The Energy Department and the National Nuclear Security Administration (NNSA) are up to their old tricks again, convincing Congress and taxpayers alike to spend billions of dollars on yet another poorly designed and mismanaged construction project. This time it’s the Uranium Capabilities Replacement Project, formerly known as the Uranium Processing Facility, at the Y-12 National Security Complex in Oak Ridge, Tennessee. The new facility would replace several uranium operations facilities at Y-12, but cost overruns and construction delays—not to mention concerns about the design and mission of the project—should have the NNSA scrambling to find alternatives to this mutibillion-dollar boondoggle.
When the project was first sold to the Congress in 2006, it was expected to cost between $600 million and $1 billion and to be completed in 2018. But as with so many Energy Department projects before it, poor contractor oversight and inaccurate cost estimates contributed to astonishing cost increases and schedule delays. After it was discovered in late 2012 that the facility’s ceiling would have to be raised by 13 feet to accommodate the uranium processing equipment that would go inside it, $500 million was added to the price tag for re-design, and the project was delayed 13 months. And this is just one extra cost; the Army Corps of Engineers has estimated that the facility will eventually cost between $6.5 billion and $11.6 billion. Shockingly, it is not expected to be fully operational until 2038.

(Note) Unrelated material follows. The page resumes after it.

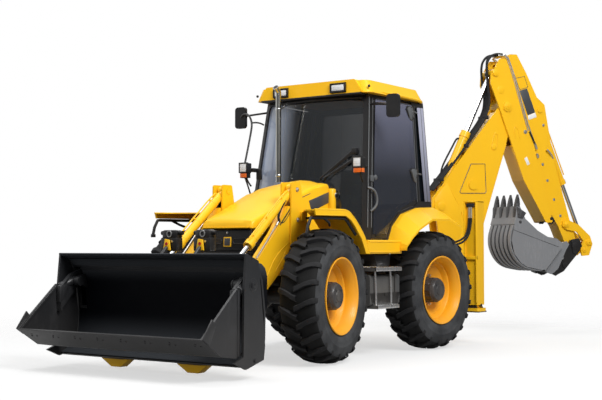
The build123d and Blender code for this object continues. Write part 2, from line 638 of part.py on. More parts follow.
def tipping_lever():
    outline = [(2190, 1570), (2260, 1590), (2450, 1520), (2640, 1360), (2680, 1250), (2620, 1090),
               (2500, 1080), (2480, 1200), (2530, 1290), (2420, 1420), (2250, 1450), (2185, 1500)]
    body = both(side(outline, 118, 140, 18)) + pin(LEVER_PIN, -140, 140, 30)
    body += both(pin(LEVER_PIN, 138, 150, 45)) + both(pin(BUCKET_RAM_EYE, 40, 150, 48))
    return body + both(pin(LINK_PIN, 44, 140, 22)) + both(pin(LINK_PIN, 100, 120, 40))


def tipping_link():
    bar = toward(LINK_PIN, HITCH_LINK_PIN, 30)
    end = toward(HITCH_LINK_PIN, LINK_PIN, 30)
    body = rod((75, *bar), (75, *end), 21) + pin(LINK_PIN, 52, 96, 46) + pin(HITCH_LINK_PIN, 52, 96, 46)
    body -= pin(LINK_PIN, 40, 110, 22 + PIN_GAP)
    return both(body) + block(-60, 60, 2330, 2400, 1040, 1075)


def quick_hitch():
    outline = [(2290, 1300), (2420, 1320), (2470, 1220), (2380, 1080), (2180, 870), (2050, 810), (1950, 850),
               (1935, 930), (2100, 1040), (2250, 1210)]
    body = both(side(outline, 140, 165, 25)) + block(-140, 140, 1980, 2060, 850, 900)
    body += both(pin(HITCH_PIN, 117, 170, 60)) + both(pin(HITCH_LINK_PIN, 101, 168, 40))
    return body - pin(HITCH_PIN, -200, 200, 34 + PIN_GAP)


def bucket():
    outer = [(1345, 1760), (1290, 1450), (1256, 1300), (1300, 1110), (1400, 990), (1500, 935), (1740, 890),
             (1800, 900), (2095, 1240)]
    inner = [(2070, 1250), (1790, 925), (1740, 912), (1510, 957), (1415, 1008), (1320, 1120), (1280, 1300),
             (1312, 1450), (1370, 1755)]
    mouth = [(1970, 1325), (1830, 1345), (1670, 1430), (1475, 1590), (1400, 1740)]
    body = side(outer + inner, -300, 300) + both(side(outer + mouth, 285, 305))
    ear = [(1850, 950), (2090, 1235), (2210, 1290), (2250, 1240), (2200, 1170), (2060, 900), (1960, 830),
           (1880, 860)]
    body += both(side(ear, 172, 200, 20))
    tooth = [(1335, 1650), (1378, 1915), (1395, 1750), (1385, 1650)]
    for x in (-262, -87, 87, 262):
        body += side(tooth, x - 22, x + 22)
    return body


# ---- everything in its place --------------------------------------------------------------
def parts():
    """Every piece by node name, in the part frame."""
    fixed = {
        "chassis_frame": chassis_frame, "loader_towers": loader_towers, "drive_line": drive_line,
        "front_grille": front_grille, "hood": hood, "rear_cowl": rear_cowl, "exhaust_stack": exhaust_stack,
        "front_fenders": front_fenders, "axles": axles, "cab_base": cab_base, "cab_frame": cab_frame,
        "cab_glass": cab_glass, "cab_roof": cab_roof, "seat": seat, "steering_console": steering_console,
        "side_tanks": side_tanks, "lamps": lamps, "mirrors": mirrors, "rear_frame": rear_frame,
        "loader_arms": loader_arms, "lift_ram_barrels": lift_ram_barrels, "lift_ram_rods": lift_ram_rods,
        "tilt_ram_barrels": tilt_ram_barrels, "tilt_ram_rods": tilt_ram_rods,
        "shovel_blade": shovel_blade, "shovel_clam": shovel_clam,
    }
    backhoe = {
        "kingpost": kingpost, "boom": boom, "boom_ram_barrel": boom_ram_barrel, "boom_ram_rod": boom_ram_rod,
        "dipper_ram_barrel": dipper_ram_barrel, "dipper_ram_rod": dipper_ram_rod,
        "dipper_outer": dipper_outer, "dipper_inner": dipper_inner,
        "bucket_ram_barrel": bucket_ram_barrel, "bucket_ram_rod": bucket_ram_rod,
        "tipping_lever": tipping_lever, "tipping_link": tipping_link,
        "quick_hitch": quick_hitch, "bucket": bucket,
    }
    pieces = {name: place(make()) for name, make in fixed.items()}
    pieces.update({name: place(hoe(make())) for name, make in backhoe.items()})
    for side_name, sign in (("left", 1), ("right", -1)):
        pieces[f"door_{side_name}"] = place(door_frame(sign))
        pieces[f"door_glass_{side_name}"] = place(door_glass(sign))
        pieces[f"stabiliser_leg_{side_name}"] = place(stabiliser_leg(sign))
        for end, front in (("front", True), ("rear", False)):
            pieces[f"knuckle_{end}_{side_name}"] = place(knuckle(front, sign))
            pieces[f"rim_{end}_{side_name}"] = place(rim(front, sign))
            pieces[f"tyre_{end}_{side_name}"] = place(tyre(front, sign))
    return pieces


def main():
    os.makedirs("parts", exist_ok=True)
    for name, shape in parts().items():
        export_step(shape, f"parts/{name}.step")


if __name__ == "__main__":
    main()
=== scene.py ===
"""Backhoe loader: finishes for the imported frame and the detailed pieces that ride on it."""

import json
import logging
import math
from dataclasses import dataclass
from enum import Enum
from typing import Callable, Iterable, Sequence

import bmesh
import bpy
from mathutils import Matrix, Vector

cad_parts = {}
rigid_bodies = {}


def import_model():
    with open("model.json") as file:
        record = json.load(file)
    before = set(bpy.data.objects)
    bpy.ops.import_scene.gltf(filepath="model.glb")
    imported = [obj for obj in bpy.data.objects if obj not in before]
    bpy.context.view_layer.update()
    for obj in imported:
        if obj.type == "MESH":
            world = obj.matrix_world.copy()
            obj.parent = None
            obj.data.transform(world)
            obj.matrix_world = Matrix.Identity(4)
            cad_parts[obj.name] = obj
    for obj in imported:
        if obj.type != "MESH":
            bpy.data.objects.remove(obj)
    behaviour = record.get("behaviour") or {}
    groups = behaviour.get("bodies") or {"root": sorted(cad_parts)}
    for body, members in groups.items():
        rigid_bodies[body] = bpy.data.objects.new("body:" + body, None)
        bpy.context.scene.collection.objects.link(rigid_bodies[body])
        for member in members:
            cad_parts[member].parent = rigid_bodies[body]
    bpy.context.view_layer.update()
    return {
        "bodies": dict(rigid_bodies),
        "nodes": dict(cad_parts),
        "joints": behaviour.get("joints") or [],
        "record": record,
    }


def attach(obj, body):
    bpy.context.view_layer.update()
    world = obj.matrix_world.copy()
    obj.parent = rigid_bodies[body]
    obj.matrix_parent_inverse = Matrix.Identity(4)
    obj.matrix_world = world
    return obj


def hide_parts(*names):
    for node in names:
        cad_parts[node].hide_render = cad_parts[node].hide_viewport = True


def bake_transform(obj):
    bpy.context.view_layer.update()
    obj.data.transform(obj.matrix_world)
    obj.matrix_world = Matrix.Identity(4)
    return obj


log = logging.getLogger("loader")
Point = tuple[float, float, float]
Flat = tuple[float, float]

# ---- layout shared with the frame, in metres ----
SHIFT = Vector((-0.1722, -1.826445, 0.0))
SLEW_Y = 3.58
SLEW = math.radians(33.0)
WHEELBASE = 2.22
HUB_Z = 0.697
WHEEL_X = 0.91
KINGPIN_X = 0.745
STEER = {"front": math.radians(8.7), "rear": math.radians(-4.6)}

MACHINE = Matrix.Translation(SHIFT)
HOE = MACHINE @ Matrix.Translation((0.0, SLEW_Y, 0.0)) @ Matrix.Rotation(-SLEW, 4, "Z")
MIRROR_X = Matrix.Scale(-1.0, 4, (1.0, 0.0, 0.0))


class Side(Enum):
    """Left is +X, right is -X."""

    LEFT = 1
    RIGHT = -1

    @property
    def word(self) -> str:
        """Lower-case name used in node and body names."""
        return self.name.lower()

    @property
    def place(self) -> Matrix:
        """Matrix that takes a piece drawn on the left to this side."""
        return MACHINE if self is Side.LEFT else MACHINE @ MIRROR_X


class End(Enum):
    """Front or rear axle."""

    FRONT = "front"
    REAR = "rear"

    @property
    def axle_y(self) -> float:
        """Distance of the axle behind the front one."""
        return 0.0 if self is End.FRONT else WHEELBASE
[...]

It is time for alternatives to be fully explored. The Pantex Plant in Amarillo, Texas, has the capacity to take on one of the most important missions of the would-be Uranium Capabilities Replacement Project: the recertification of highly enriched uranium secondaries, a key component of a nuclear warhead. Not only would shifting this mission to Pantex save tens of millions of dollars; it would also reduce the transportation of nuclear weapons components across the country and fit well with the Pantex mission. The plant is already doing similar work on plutonium pit re-qualification.
The Y-12 site has alternatives that could take on part of the proposed project's mission. The recently completed Highly Enriched Uranium Materials Facility at Y-12, a storage facility for highly enriched uranium (HEU) and the companion building to the proposed Uranium Capabilities Replacement Project, is only 57 percent full. Most of the HEU stored there has no future military mission, and if more of it was downblended into low enriched uranium for use in commercial reactors, it could generate up to $23 billion for the US treasury. This would leave the brand new HEU facility practically empty; with some modifications, it can probably take on some of the project’s missions that cannot be performed at Pantex. Also, hundreds of millions of dollars have been poured into upgrades and fixes for other uranium operations facilities at Y-12 that the new Uranium Capabilities Replacement Project is meant to replace. Yet the NNSA still insists that these buildings are genuinely decrepit and falling apart at the seams. Where are these millions going, if not to fix the problems? And if the problems are being fixed, why can’t the buildings continue to be used?
But perhaps the most baffling part of the Uranium Capabilities Replacement Project boondoggle is one basic and disturbing fact: It remains unclear what the facility is expected to accomplish. The Energy Department and NNSA have claimed that, to keep the nation’s nuclear weapons reliable, they need the capacity to remanufacture up to 200 uranium secondaries a year. But there hasn’t been a single independent study to verify this number. This is an extremely concerning lack of documentation; the NNSA made a similar assertion about a new Chemistry and Metallurgy Research Replacement Nuclear Facility, which was supposedly needed to manufacture 450 plutonium pits per year. But as costs skyrocketed on that project, the number of pits the NNSA said would be needed to refurbish warheads for the nuclear arsenal plummeted to less than 80 per year. But there has been no requirement for new remanufactured pits yet. Even though more than $250 million had already been invested, the facility has essentially been canceled as alternatives are explored. Without a thorough, independent, and unclassified study on the lifetime of uranium secondaries, there is no way to tell how long they will last, and therefore how many per year will need to be remanufactured. It is ludicrous to begin to build such an expensive facility when it is entirely unclear what capacity it should have.
A look into the Energy Department’s past provides many reasons not to trust its word in these types of matters. The department has thrown billions of dollars into projects that are never completed (see slideshow above). In this fiscally constrained time, it is absurd to ask taxpayers to fund yet another behemoth Energy Department facility that might, actually, not be needed. Instead of barreling full steam ahead toward an uncertain but extremely costly future, the Energy Department and the NNSA should take a deep breath and a long step back, allowing time for the study needed to determine if an $11.6 billion Uranium Capabilities Replacement Project is really the best solution to a problem that, as yet, has not even been defined.
Editor's note: This op-ed was inspired by the Project on Government Oversight's report, Uranium Processing Facility: When You're in a Hole, Just Stop Digging, published on September 25, 2013.